Created attachment 232439 [details] [review] Add pygtk compatible GenericTreeModel implementation Thanks for trying this out. A) This issue is a design flaw in the implementation. The new patch now uses ctypes when leak-references=False B) Another patch will follow which overrides TreeModel signal emission methods to accept lists/tuples. C) TreePath.__getitem__ was already added in bug 680353
Created attachment 232440 [details] [review] Add signal emission methods to TreeModel which coerce the path argument
Comment on attachment 232440 [details] [review] Add signal emission methods to TreeModel which coerce the path argument This looks good, thanks! For the record, rows_reordered will not work until fixing bug 684558, but the override doesn't hurt until then. Applied after some unfuzzing for current trunk.
Comment on attachment 232439 [details] [review] Add pygtk compatible GenericTreeModel implementation Simon says that this patch needs some more work and testing, so marking accordingly to clean up the patch review queue.
Okay, I tested this patch, but I'm not quite able to use it yet because I'm also implementing GtkTreeSortable. The problems mentioned above went away though. My current implementation is sort of like this: class Model(gtk.GenericTreeModel, gtk.TreeSortable): def do_get_sort_column_id(self, *args): return self._sort_column_id, self._sort_order def do_set_sort_column_id(self, sort_column_id, sort_order): self._sort_column_id = sort_column_id self._sort_order = sort_order PyGObject segfaults when calling into do_get_sort_column_id(), I can write up a test case for this later. It should probably be returning True as the first time, but even so it crashes, just in a different place.
Thanks for trying this again. When implementing a TreeSortable interface I noticed the following problems: 1. do_get_sort_column_id needs to return three things (bool, column_id, order). There does not seem to be a way around this with pygi due to the vfunc already being wired in (overrides or monkey patches won't help). So you could switch things out as follows in your implementation (if you want to maintain compatibility between pygtk and pygi). def do_get_sort_column_id(self): if 'pygtkcompat' in sys.modules: # Or something similar return self._sort_order >= 0, self._sort_column_id, self._sort_order else: return self._sort_column_id, self._sort_order 2. The Python vfunc for the same method will also smash the callers stack frame. I found and re-opened bug 637832.

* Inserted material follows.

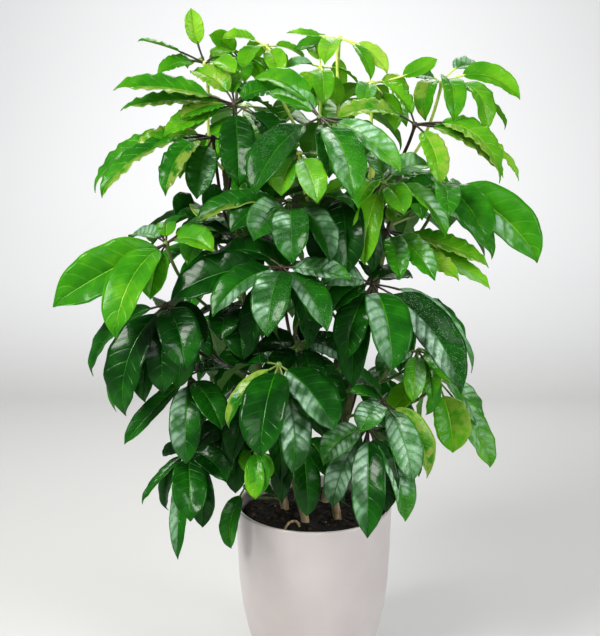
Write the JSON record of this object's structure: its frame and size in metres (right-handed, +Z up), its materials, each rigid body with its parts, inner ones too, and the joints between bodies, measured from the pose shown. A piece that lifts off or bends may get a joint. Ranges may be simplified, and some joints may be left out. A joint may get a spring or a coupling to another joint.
{
  "type": "potted umbrella plant",
  "caption": "Bushy umbrella plant with palmate leaves on upright canes in a white tapered floor pot filled with soil.",
  "frame": {"origin": "middle of the pot's flat underside, which stands on the floor", "axes": "+Z up along the canes, +X to the viewer's right, the side that the picture shows towards -Y"},
  "size_m": [0.7387, 0.6711, 1.135],
  "materials": {
    "glazed_pot": "smooth white satin glaze",
    "potting_soil": "damp dark crumbs",
    "cane_bark": "dry tan bark with leaf scars",
    "young_leaf": "thin bright yellow-green leaf with a soft gloss",
    "fresh_leaf": "mid green leaf with a soft gloss",
    "grown_leaf": "dark green leaf with a waxy gloss",
    "old_leaf": "deep bluish green leaf with a waxy gloss"
  },
  "bodies": {
    "root": {"pot": "glazed_pot", "soil": "potting_soil", "cane_front_left": "cane_bark", "cane_front_right": "cane_bark", "cane_left": "cane_bark", "cane_back": "cane_bark", "leaf_top_left": "young_leaf", "leaf_upper_left": "fresh_leaf", "leaf_left_long": "fresh_leaf", "leaf_top_mid_left": "young_leaf", "leaf_top_small": "young_leaf", "leaf_crown": "young_leaf", "leaf_crown_low": "young_leaf", "leaf_crown_right": "young_leaf", "leaf_front_top": "fresh_leaf", "leaf_right_upper": "fresh_leaf", "leaf_right_top": "young_leaf", "leaf_mid_left": "fresh_leaf", "leaf_left_dark": "grown_leaf", "leaf_small_bright": "fresh_leaf", "leaf_middle": "grown_leaf", "leaf_right_arched": "fresh_leaf", "leaf_right": "fresh_leaf", "leaf_right_waved": "fresh_leaf", "leaf_left_bright": "fresh_leaf", "leaf_centre": "grown_leaf", "leaf_lower_left": "old_leaf", "leaf_right_centre": "grown_leaf", "leaf_right_low": "grown_leaf", "leaf_right_backlit": "young_leaf", "leaf_right_lower": "old_leaf", "leaf_front_right": "old_leaf", "leaf_front_big": "old_leaf", "leaf_front_inner": "old_leaf", "leaf_front_young": "fresh_leaf", "leaf_left_low": "old_leaf", "leaf_left_lowest": "old_leaf", "leaf_over_rim": "old_leaf", "leaf_inner_left": "old_leaf", "leaf_inner_high": "grown_leaf", "leaf_inner_low": "old_leaf", "leaf_low_centre": "old_leaf", "leaf_low_left": "old_leaf", "leaf_back_top_left": "fresh_leaf", "leaf_back_top": "fresh_leaf", "leaf_back_top_right": "fresh_leaf", "leaf_back_left": "grown_leaf", "leaf_back_mid_left": "grown_leaf", "leaf_back_right": "grown_leaf", "leaf_back_mid_right": "grown_leaf", "leaf_back_low_left": "grown_leaf", "leaf_back_centre": "old_leaf", "leaf_back_low_right": "old_leaf", "leaf_back_side": "old_leaf", "leaf_back_lower": "old_leaf", "leaf_back_lowest": "old_leaf"}
  },
  "joints": []
}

Created attachment 236519 [details] [review] Add pygtk compatible GenericTreeModel implementation. Add python implementation of the GenericTreeModel that was available in pygtk. The implementation attempts a better job than the original at ref counting by guaranteeing no leaks upon deletion of the model itself. Or by using the extra "node" argument to the row_deleted signal. Add file list and tree demos making use of GenericTreeModel to gtk-demo. Auto-expand gtk-demo app tree to give a better overview of the demos available. Add support for iterables besides tuple for TreePath creation.
Comment on attachment 236519 [details] [review] Add pygtk compatible GenericTreeModel implementation. Thanks for this! This is quite some extra code to carry, but I'm generally not too concerned about pygtkcompat additions as at some point we can drop it all, and at least the pygtk interface is not ever going to change any more. Some remarks: +++ b/demos/gtk-demo/demos/Tree View/treemodel_filelist.py Please avoid files and directories with spaces, it's going to create confusion or breakage somewhere. --- a/gi/overrides/Gtk.py +++ b/gi/overrides/Gtk.py @@ -1160,7 +1160,7 @@ class TreePath(Gtk.TreePath): def __new__(cls, path=0): if isinstance(path, int): path = str(path) - elif isinstance(path, tuple): + elif not isinstance(path, _basestring): This doesn't seem related to the addition of pygtkcompat, but rather seems to be a separate fix. Can you please commit it separately, with an appropriate description? +# Copyright (C) 2012 Simon Feltman You might want to bump the year? (Two places) Please ensure that this passes distcheck for both PYTHON=python and PYTHON=python3, then please go ahead after above fixes. Thanks!
Comment on attachment 236519 [details] [review] Add pygtk compatible GenericTreeModel implementation. Committed with suggested changes.